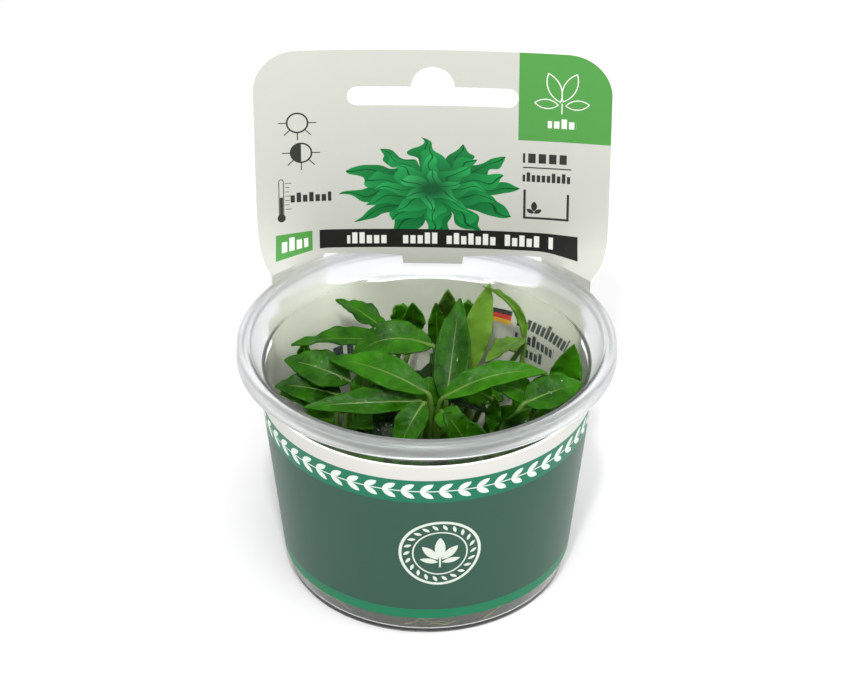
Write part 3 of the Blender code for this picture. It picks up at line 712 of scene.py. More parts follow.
def coated_board(name, tree_colour):
    """A coated-board material whose colour is drawn by tree_colour(tree)."""
    mat, tree, shader = new_material(name, roughness=0.38, ior=1.5, specular_ior_level=0.2)
    tree.links.new(tree_colour(tree), shader.inputs["Base Color"])
    spot = add(tree, "ShaderNodeTexCoord", out=3)
    fibre = add(tree, "ShaderNodeTexNoise", named={"Vector": spot, "Scale": 900.0, "Detail": 3.0})
    relief = add(tree, "ShaderNodeBump", named={"Height": fibre, "Distance": 0.02 * MM, "Strength": 0.3})
    tree.links.new(relief, shader.inputs["Normal"])
    return mat


def board_stock(tree, first="#CCCDC5", second="#C7C8BF"):
    """Unprinted board: warm grey-white with a broad, faint mottle."""
    spot = add(tree, "ShaderNodeTexCoord", out=3)
    cloud = add(tree, "ShaderNodeTexNoise", named={"Vector": spot, "Scale": 70.0, "Detail": 4.0})
    return add(
        tree, "ShaderNodeMix", out=MIXED, data_type="RGBA",
        named={SHARE: cloud, FIRST: paint(first), SECOND: paint(second)},
    )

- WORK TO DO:
Would you copy out each line exactly as written?

- TASK RESPONSE:
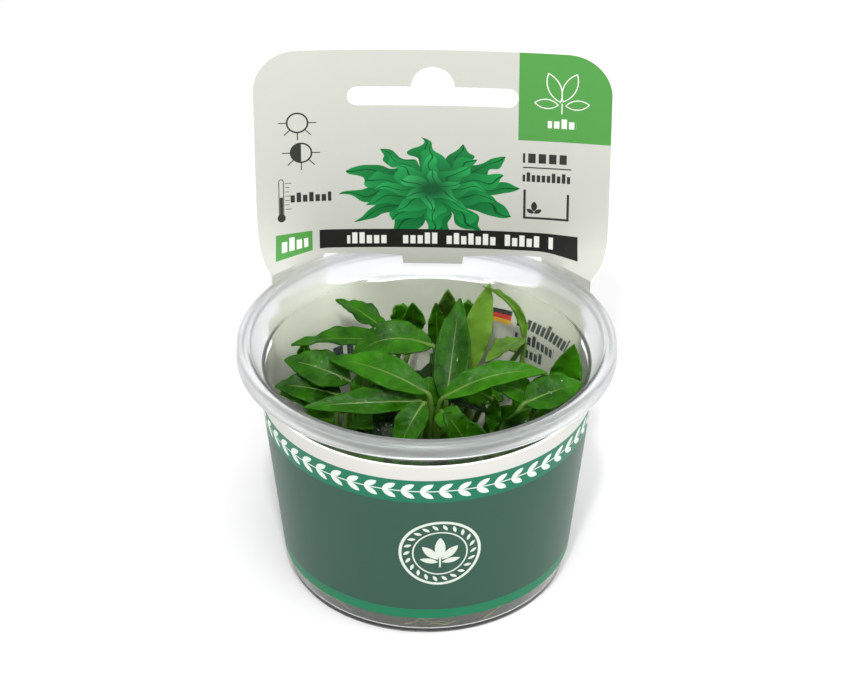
Write part 3 of the Blender code for this picture. It picks up at line 712 of scene.py. More parts follow.
def coated_board(name, tree_colour):
    """A coated-board material whose colour is drawn by tree_colour(tree)."""
    mat, tree, shader = new_material(name, roughness=0.38, ior=1.5, specular_ior_level=0.2)
    tree.links.new(tree_colour(tree), shader.inputs["Base Color"])
    spot = add(tree, "ShaderNodeTexCoord", out=3)
    fibre = add(tree, "ShaderNodeTexNoise", named={"Vector": spot, "Scale": 900.0, "Detail": 3.0})
    relief = add(tree, "ShaderNodeBump", named={"Height": fibre, "Distance": 0.02 * MM, "Strength": 0.3})
    tree.links.new(relief, shader.inputs["Normal"])
    return mat


def board_stock(tree, first="#CCCDC5", second="#C7C8BF"):
    """Unprinted board: warm grey-white with a broad, faint mottle."""
    spot = add(tree, "ShaderNodeTexCoord", out=3)
    cloud = add(tree, "ShaderNodeTexNoise", named={"Vector": spot, "Scale": 70.0, "Detail": 4.0})
    return add(
        tree, "ShaderNodeMix", out=MIXED, data_type="RGBA",
        named={SHARE: cloud, FIRST: paint(first), SECOND: paint(second)},
    )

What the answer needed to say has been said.